As I snuggled into the tent with my girls, we discovered that one of the air mattresses had a slow leak. Luckily it wasn’t the one I was sleeping on! Camille and Natalie had an opportunity to build character šŸ™‚ Then the wind really picked up and it started raining. I had a vague thought as I drifted off the sleep that I should really bring our chairs into the tent or put them in the trailer. By the next morning I wished that I had gotten up and done that because it rained hard all night long. Fortunately we had warm sleeping bags and had put our clothes for the day in the bottoms of them so we could just pull them before we got too cold. This was the night that Julia woke up in the middle of the night and decided she wanted to have a little chat with me. It was the sweetest thing to lay there in the dark listening to her little heart-felt conversation without any interruptions! If we were home I never would have been able to do that because there would have been a zillion things weighing on me for the following day, but out there in the woods with nothing to do but see the sights I had all the time in the night to talk with her. I can’t even remember what she told me but I hope to never forget that we had that conversation.

Those are the moments I hold on to and use to get through the more trying times. Like when we were looking for the Morning Glory Pool, and she refused to get out of the car. Since this trip is an everybody or nobody kind of experience (for safety reasons), I couldn’t let one grumpy kid detract us from our mission. So rather than letting her stay in the car, or getting exasperated with her, I simply picked her up and carried her as uncomfortably as possible until she decided she’d rather walk. This didn’t take as long as I thought, and it had the added benefit of warming me up on a cold day (because carrying a fifty pound kid up hill isn’t easy!) I have found throughout this trip that the strategies I use at home, the ones that suck my energy and wreck my relationships, are not effective out on the road. It takes a lot more creativity to problem solve and a lot more spontaneity as well. The spontaneity is the part that I actually find fun. I can’t lay awake at night figuring out the best parenting tricks because I have no idea what the situation will be or what my options will be to solve the problem. And I find that in the moment, my creative solutions are usually pretty fun – which doesn’t feel like rewarding bad behavior like it does at home.
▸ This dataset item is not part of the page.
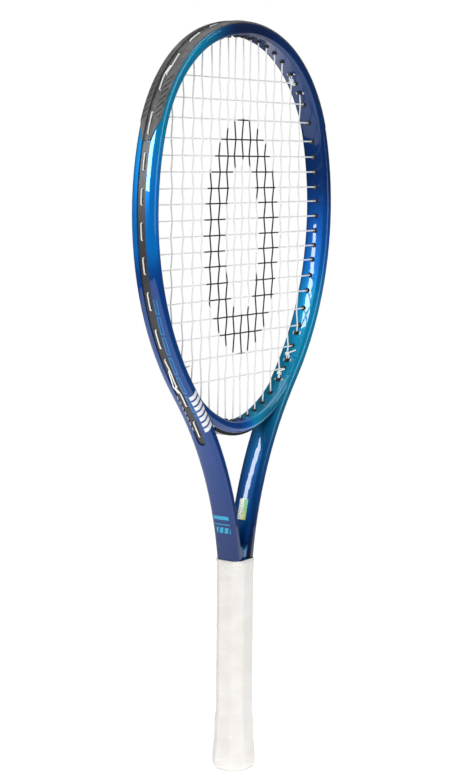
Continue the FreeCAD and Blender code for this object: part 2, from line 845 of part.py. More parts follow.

Because we were able to get a campsite, we were able to see all the top sights throughout Yellowstone. Our total bear count ended up at 3 – one grizzly and two black bears. We got to experience a bear jam AND a bison jam AND an elk jam as traffic crawled along past these incredible wild animals alongside the road. I feel like you can’t really say you’ve been to Yellowstone unless you’ve experienced the agony of sitting in a 20 minute traffic jam caused by wild life – at least that’s what I kept telling the kids while swearing at the other drivers in my head. We saw the Grand Prismatic Hot Springs, the Upper Falls, the Lower Falls (wow! what a view of the Grand Canyon of Yellowstone!), Old Faithful, mud pots, hot springs galore, river valleys, the Continental Divide, wolves, bears, moose, bison bison bison, lakes, and the most unexpected – wild swans!
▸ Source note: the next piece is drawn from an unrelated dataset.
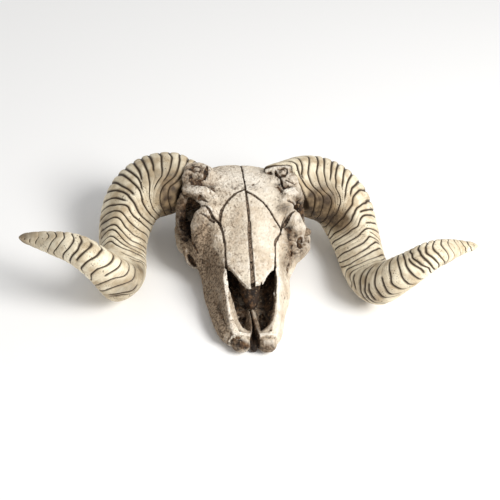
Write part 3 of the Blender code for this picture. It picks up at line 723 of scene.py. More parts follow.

Then came the late afternoon. There was one final sight we wanted to find – the Morning Glory Pool – which we had tried and failed to find the previous day. As we hiked along, dark clouds formed and it started to hail (or snow. There is great debate amongst us as to which it was). Past experience has taught me to follow my gut when out on a hike with the kids, so we immediately turned around and headed back to the car. As we drove back to camp, the hail/snow/rain got worse and the weather got colder. We crossed the Continental Divide and the snow/hail was actually sticking to the road. When we had service, we checked the forecast for the night and found that the forecasted low was 18 degrees Fahrenheit – that got a “heck no!” on camping from every single one of us. We booked it back to camp and threw everything into the trailer; I think we set a record in breaking down camp!

This unexpected decision changed the trajectory of our trip. The forecast did not look the improve much in the following days, our campsite was at the South end of the park, and the kids felt like they had seen enough of Yellowstone. There was still more that I wanted to see, but their desires factor in nearly as much as mine (only nearly. At the end of the day I’m the captain of this ship!). We headed south to Jackson Hole after giving our campsite away and passing on the good karma of Nick and Anna. I thought it would be a cinch to get a hotel but instead we ended up sleeping in the car in a church parking lot.

At first the kids were extremely nervous about this decision; once we folded down the all the seats and snuggled in, however, they were pretty good about it. I was sure there would be fighting at some point in the middle of the night as one pulled the blanket off another, but to my delight everyone slept peacefully and quietly. Since we would wake up on a Sunday morning, I felt like the respectful thing to do would be leaving the parking lot before the Senior Pastor showed up; had we not just slept in a car and still been wearing the same clothes we’d put on three days before, I would have liked to attend church. It didn’t feel right, though, to ask the congregation to put up with our temporary homeless state, stinky feet, and increasing B.O.

Besides, the worship we encountered in the wilderness was incredible! Often we would pause at the top of a waterfall or overlooking a valley and say our prayers together. It is impossible to stand before a steaming, rainbow colored hot spring and not feel the Divine. And it is even more impossible to travel safely alone for a week with children and not feel like a Guardian Angel is watching over you.